The Chernobyl disaster was the worst nuclear power plant accident in history causing 31 deaths and it’s long term effects are still causing problems for survivors. The accident was caused by “the operators’ actions in turning off the Emergency Core Cooling System, interfering with the settings on the protection equipment” (INSAG Report).

Fukushima Daiichi

The Fukushima nuclear disaster occurred in March 2011 and is the second worst nuclear power plant accident in history causing some 300,000 citizens to be evacuated. The Commision in charge of investigating the causes of the disaster found that it was man made and all of its causes were forseeable.

Deep Water Horizon

The Deep Water Horizon was an offshore oil drilling rig which exploded on April 20th 2010 causing the largest oil spill in US waters. The spill was caused by “a flawed well plan that did not include enough cement between the 7-inch production casing and the 9 7/8-inch protection casing.” The spill lasted until July 15th after an estimated 4.9 million barrels of oil had been discharged.

Piper Alpha Disaster

The Piper Alpha disaster which occurred on July 6th 1988 is the deadliest oil rig accident in history, killing 167 of the 228 workers stationed on the rig. The Cullen report formed to uncover the cause of the tragedy found that the operator of the rig Occidental Petroleum, had used inadequate maintenance and safety procedures which resulted in the explosion.

Addressing The Icidents of Concern

Chernobyl and, to a lesser extent, Fukushima represent a watershed event in human history and along with that the ASME. Twenty five years after Chernobyl and with the ongoing struggles at Fukushima, the ASME has offered several alterations to codes concerning construction of repositories and the attempts at remediation. (Source) In contrast, the Piper Alpha disaster resulted in the addition of changes concerning life cycles of secondary tier components and identification of key failure points and performance indicators. (Source) In the five years since the BP Deep Water Horizon blowout, the emphasis has been on addressing issues with complex system failures. Where the systems have grown in complexity, that the reliance on said systems to act as a measure of safety is reduced but the confidence in the systems increases, resulting in a safety to reality gap that is potentially hazardous. Since small concerns are certain to occur, a safety/complex systems gap ensures these will not be addressed and thus accidents such as the Deep Water Horizon can happen. (Source)
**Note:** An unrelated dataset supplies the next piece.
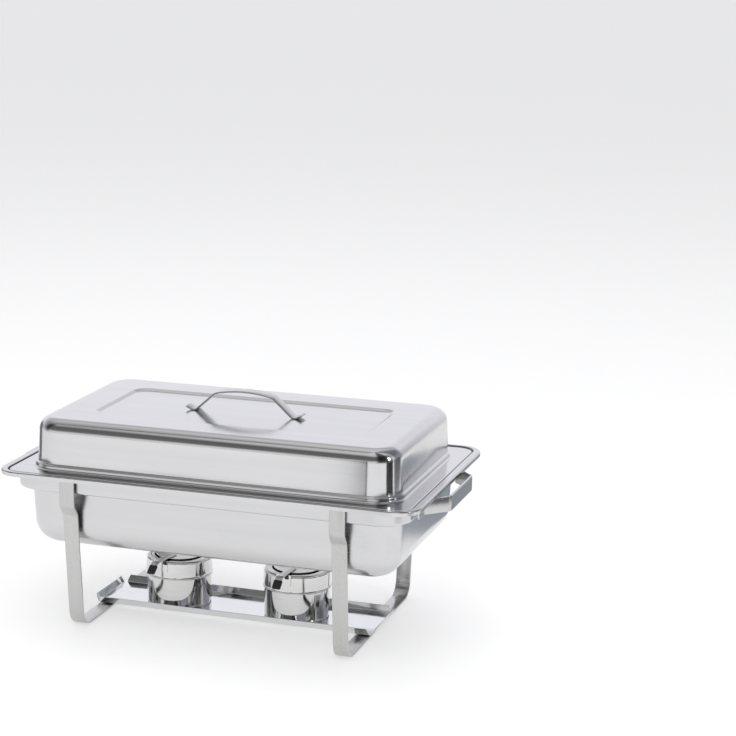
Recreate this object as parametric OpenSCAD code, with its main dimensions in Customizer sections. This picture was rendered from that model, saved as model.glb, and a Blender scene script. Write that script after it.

While the American Society of Mechanical Engineers code is not mandatory, many nations around the globe have taken it upon themselves to codify ASME standards and practices, as well as parts of the specific code, into law. Thus revisions or changes can have a reverberating effect around the world. Therefore, it is incumbent on each individual who works in an area of industry covered by the code, to at least be aware of the it and its implementation. Understanding the code, standards and practices of the ASME is important for the overall success of any company, engineer or project leader.